I will be speaking about the red house and white cottage tonight at 6:30.

Please come!

http://stockbridgelibrary.org/2015/04/behind-closed-doors-at-home-in-stockbridge-7/

Researching Miss Hague…a peek into American history

“I always called it Miss Hague’s house. She was an old lady who lived there for years. She had one of the first cars in Stockbridge. Her license plate was the number 3.”     

Susan Leroy Merrill, Yale Hill resident.

Miss Marion Hague owned the red house from 1914, perhaps even earlier, until 1971 when the house and contents passed onto the local Episcopal minister upon her death. I was so excited to find the letters and her cancelled checks that it has led me to do a fair amount of research, digging up clues and trying to string together random snippets of information to find out more about her.

Doing the research about Miss Hague has been like slipping down Alice’s rabbit hole and the next thing I know I am somewhere else, my own version of Wonderland-Miss Hague’s world, and weeks have passed and I haven’t posted a word.

Surprisingly this has also become six degrees of separation for my husband Will, who is related in various ways to several of the main characters in Miss Hague’s life that I have stumbled upon,  including the artist Lydia Field Emmett who also owned one of the three plots of land in the deed, Frank Crowninshield who started Vanity Fair, and Joseph Hodges Choate, lawyer and diplomat.

My research into whom Miss Hague’s parents were has become a fascinating look into American history..think gold mines…abolitionism…artists… There is much much more to discover and post.

This is my teaser alert….

Miss Hague’s father, James D Hague, Harvard educated, was a mining engineer in San Francisco, Ca. He purchased North Star Mining Company,Grass Valley California, in 1887. It was the second largest producing gold mine in the country. Miss Hague’s mother was Mary Ward Foote, great grandaughter of General Andrew Ward who served under George Washington in the Revolutionary War, also cousin of Harriet Beecher Stowe, American abolitionist and author, and sister in law of Mary Hallock Foote, an American illustrator and author.

How is that for starters?
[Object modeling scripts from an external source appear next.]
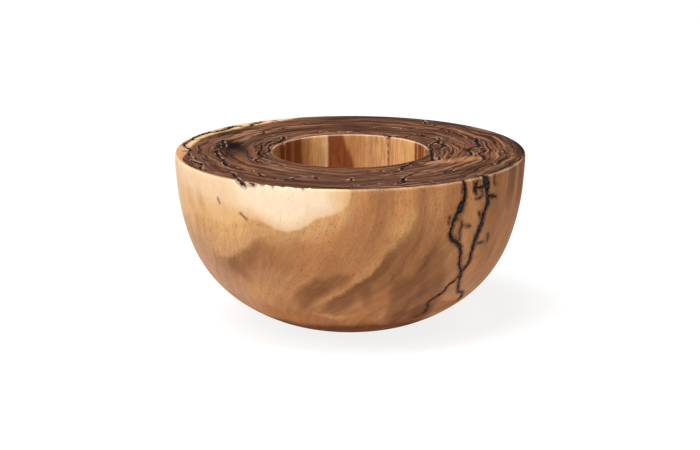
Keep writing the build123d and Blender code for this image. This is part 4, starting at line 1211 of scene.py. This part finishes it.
# end grain: rings
r_broad = w.noise(w.scaled(rng, 1 / 11.0, 1 / 120, 1 / 120), 1, 2, 0.5)
r_mid = w.noise(w.scaled(rng, 1 / 3.6, 1 / 105, 1 / 105), 1, 3, 0.5)
r_fine = w.noise(w.scaled(rng, 1 / 0.9, 1 / 48, 1 / 48), 1, 2, 0.55)
r_line = w.noise(w.scaled(rng, 1 / 6.0, 1 / 150, 1 / 150), 1, 2, 0.5)
r_line2 = w.noise(w.scaled(rng, 1 / 3.4, 1 / 90, 1 / 90), 1, 2, 0.5)
r_spot = w.noise(w.scaled(rng, 1 / 4.5, 1 / 26, 1 / 26), 1, 3, 0.6)
r_glow = w.noise(w.scaled(rng, 1 / 7.0, 1 / 70, 1 / 70), 1, 3, 0.55)
end_c = paint_c


lively = w.attr("lively", "Fac")


def shade_k(base, src, lo, hi):
    k = w.math("MULTIPLY_ADD", w.math("SUBTRACT", w.span(src, 0.3, 0.7, lo, hi), 1.0), lively, 1.0)
    return w.mix(1.0, base, w.grey(k), "MULTIPLY")


end_c = shade_k(end_c, r_broad, 0.66, 1.34)
end_c = shade_k(end_c, r_mid, 0.42, 1.58)
end_c = shade_k(end_c, r_fine, 0.78, 1.22)
end_c = w.mix(w.math("MULTIPLY", lively, w.span(r_glow, 0.50, 0.66, 0.0, 0.6)), end_c, TONE["clay"])
end_c = w.mix(w.math("MULTIPLY", lively, w.span(r_mid, 0.56, 0.70, 0.0, 0.6)), end_c, TONE["fawn"])
thin = w.span(w.math("ABSOLUTE", w.math("SUBTRACT", r_line, 0.5)), 0.014, 0.040, 0.95, 0.0)
thin2 = w.span(w.math("ABSOLUTE", w.math("SUBTRACT", r_line2, 0.46)), 0.010, 0.036, 0.85, 0.0)
end_c = w.mix(w.math("MULTIPLY", thin, w.span(r_spot, 0.38, 0.52, 0.25, 1.0)), end_c, (30, 18, 14))
end_c = w.mix(w.math("MULTIPLY", thin2, w.span(r_spot, 0.46, 0.58, 1.0, 0.0)), end_c, (36, 22, 17))
end_c = w.mix(w.span(r_spot, 0.58, 0.72, 0.0, 0.35), end_c, TONE["ochre"])
end_c = w.mix(w.span(r_spot, 0.26, 0.42, 0.20, 0.0), end_c, (84, 66, 66))
# dark stains, and the painted shade along the right and back rim
end_c = w.mix(w.attr("stain_and_rim_shade", "Fac"), end_c, (22, 14, 15))
end_c = w.mix(sap_m, end_c, pale_c)
# here and there a painted highlight: paler wood beside a channel, where its rounded edge catches the light
edge_highlight_dist = w.attr("fill_dist", "Fac")
edge_highlight_noise = w.noise(w.scaled(rng, 1 / 5.0, 1 / 9, 1 / 9), 1, 2, 0.5)
edge_highlight = w.math("MULTIPLY", w.span(edge_highlight_dist, 0.3, 0.7, 0, 1), w.span(edge_highlight_dist, 0.9, 2.0, 1, 0))
edge_highlight = w.math("MULTIPLY", edge_highlight, w.span(edge_highlight_noise, 0.50, 0.60, 0.0, 0.6))

col = w.mix(end_v, side_c, end_c)
# scorch beside the channels
burn_n = w.noise(w.scaled(w.attr("fibre", "Vector"), 1 / 2.2, 1 / 2.2, 1 / 3.5), 1, 3, 0.6)
burn_d = w.math("ADD", chan_v, w.math("MULTIPLY", w.math("SUBTRACT", burn_n, 0.5), 2.4))
scorch = w.span(burn_d, 0.2, 3.6, 0.8, 0.0, "SMOOTHSTEP")
scorch = w.math("MULTIPLY", scorch, w.span(end_v, 0, 1, 1.0, 0.7))
col = w.mix(scorch, col, (88, 50, 34))
# painted highlight on the channel edges, on the end grain only
col = w.mix(w.math("MULTIPLY", edge_highlight, end_v), col, (204, 162, 134))
char = w.span(burn_d, -0.15, 0.35, 1.0, 0.0, "SMOOTHSTEP")
col = w.mix(char, col, (26, 20, 18))
w.link(col, w.bsdf.inputs["Base Color"])
rough = w.span(s_mid, 0.3, 0.7, 0.38, 0.5)
rough = w.math("ADD", rough, w.math("MULTIPLY", w.attr("matt", "Fac"), 0.45))
w.link(rough, w.bsdf.inputs["Roughness"])
w.bsdf.inputs["Specular IOR Level"].default_value = 0.05
bump = w.t.nodes.new("ShaderNodeBump")
bump.inputs["Strength"].default_value = 0.35
bump.inputs["Distance"].default_value = 0.0004
h_side = w.math("ADD", w.math("MULTIPLY", s_fine, 0.6), w.math("MULTIPLY", s_pore, 0.5))
h_end = w.math("ADD", w.math("MULTIPLY", r_fine, 0.6), w.math("MULTIPLY", r_mid, 0.8))
hgt = w.t.nodes.new("ShaderNodeMix")
w.link(end_v, hgt.inputs[0])
w.link(h_side, hgt.inputs[2])
w.link(h_end, hgt.inputs[3])
w.link(hgt.outputs[0], bump.inputs["Height"])
w.link(bump.outputs[0], w.bsdf.inputs["Normal"])
wood.data.materials.append(w.mat)

c = Nodes("char_resin")
tex = c.t.nodes.new("ShaderNodeTexCoord")
c_n = c.noise(tex.outputs["Object"], 700, 4, 0.65)
c_m = c.noise(tex.outputs["Object"], 260, 3, 0.6)
# black char; the grey-green stops at the top of the ramp are painted glints, reflections on the glossy fill
c.link(c.ramp(c_m, [(0.36, (5, 5, 6)), (0.56, (12, 12, 12)), (0.66, (34, 38, 36)), (0.80, (88, 98, 94))]), c.bsdf.inputs["Base Color"])
c.link(c.span(c_n, 0.3, 0.7, 0.2, 0.6), c.bsdf.inputs["Roughness"])
c.bsdf.inputs["Specular IOR Level"].default_value = 0.2
cb = c.t.nodes.new("ShaderNodeBump")
cb.inputs["Strength"].default_value = 0.8
cb.inputs["Distance"].default_value = 0.0009
c.link(c_n, cb.inputs["Height"])
c.link(cb.outputs[0], c.bsdf.inputs["Normal"])
for ob in fills.values():
    ob.data.materials.append(c.mat)

p = Nodes("pad_rubber")
tex = p.t.nodes.new("ShaderNodeTexCoord")
p_n = p.noise(tex.outputs["Object"], 900, 3, 0.6)
p.link(p.ramp(p_n, [(0.3, (26, 26, 27)), (0.7, (44, 44, 45))]), p.bsdf.inputs["Base Color"])
p.link(p.span(p_n, 0.3, 0.7, 0.6, 0.85), p.bsdf.inputs["Roughness"])
pb = p.t.nodes.new("ShaderNodeBump")
pb.inputs["Strength"].default_value = 0.4
pb.inputs["Distance"].default_value = 0.0002
p.link(p_n, pb.inputs["Height"])
p.link(pb.outputs[0], p.bsdf.inputs["Normal"])
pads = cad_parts["foot_pads"]
pads.data.materials.clear()
pads.data.materials.append(p.mat)
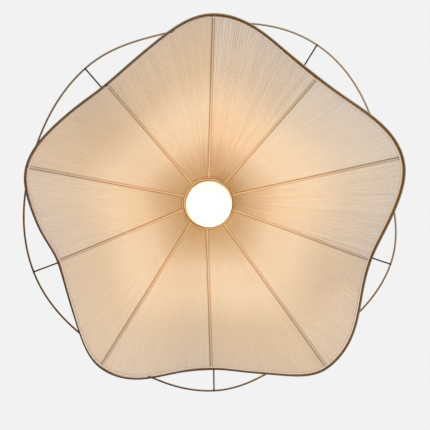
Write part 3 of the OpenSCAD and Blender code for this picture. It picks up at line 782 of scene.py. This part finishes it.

It only gets better from here.

 

These walls are talking…letters and all

Ever wonder about the people who used to live in your house? Were they happy living there? Were they nice? Did they have a zillion dogs, or a gaggle of happy children? And ever let your mind wander and wonder what you might find left behind in the back of a closet or under a floorboard?

Our tenants, who resided in the red house when we bought it, had been there for ten or so years before we began demolition this fall. They told us that there were two benevolent ghosts, one who smoked and one who turned on the lights and often cooked bacon in the wee hours of the morning, especially near Thanksgiving.

I am sure the number of stories of the red house formed during its six lives spanning two plus centuries are enough to make my head spin.

A few weeks ago we discovered generous clues to the story of one of the owners of the red house, Miss Hague; three letters written to Miss Hague and a fistful of her cancelled checks in the walls of one of the downstairs rooms.

first floor bedroom, used by Miss Hague when the steep narrow stairs became too difficult for her to manage
first floor bedroom, used by Miss Hague when the steep narrow stairs became too difficult for her to manage

 

 

For starters, here is an excerpt of a letter written to Miss Hague from Joseph Choate Jr., dated January 10th, 1896.

Letter to Marian Hague from Joseph H. Choate Jr. January 1896
Letter to Marian Hague from Joseph H. Choate Jr. January 1896

Thursday, January 10, 1896

Dear Marian

   Many thanks for you letter of December twenty seven, which arrived duly, and gave me great and unusual pleasure. I was a little enisled knowing that no letter would come from you for a month of so after your departure, I imagine no one could reach you for a similar period. Which shows what the study of logic will do for me.

 

And now I am off and running, talking to neighbors, scouring the Internet, trying to fill in her story.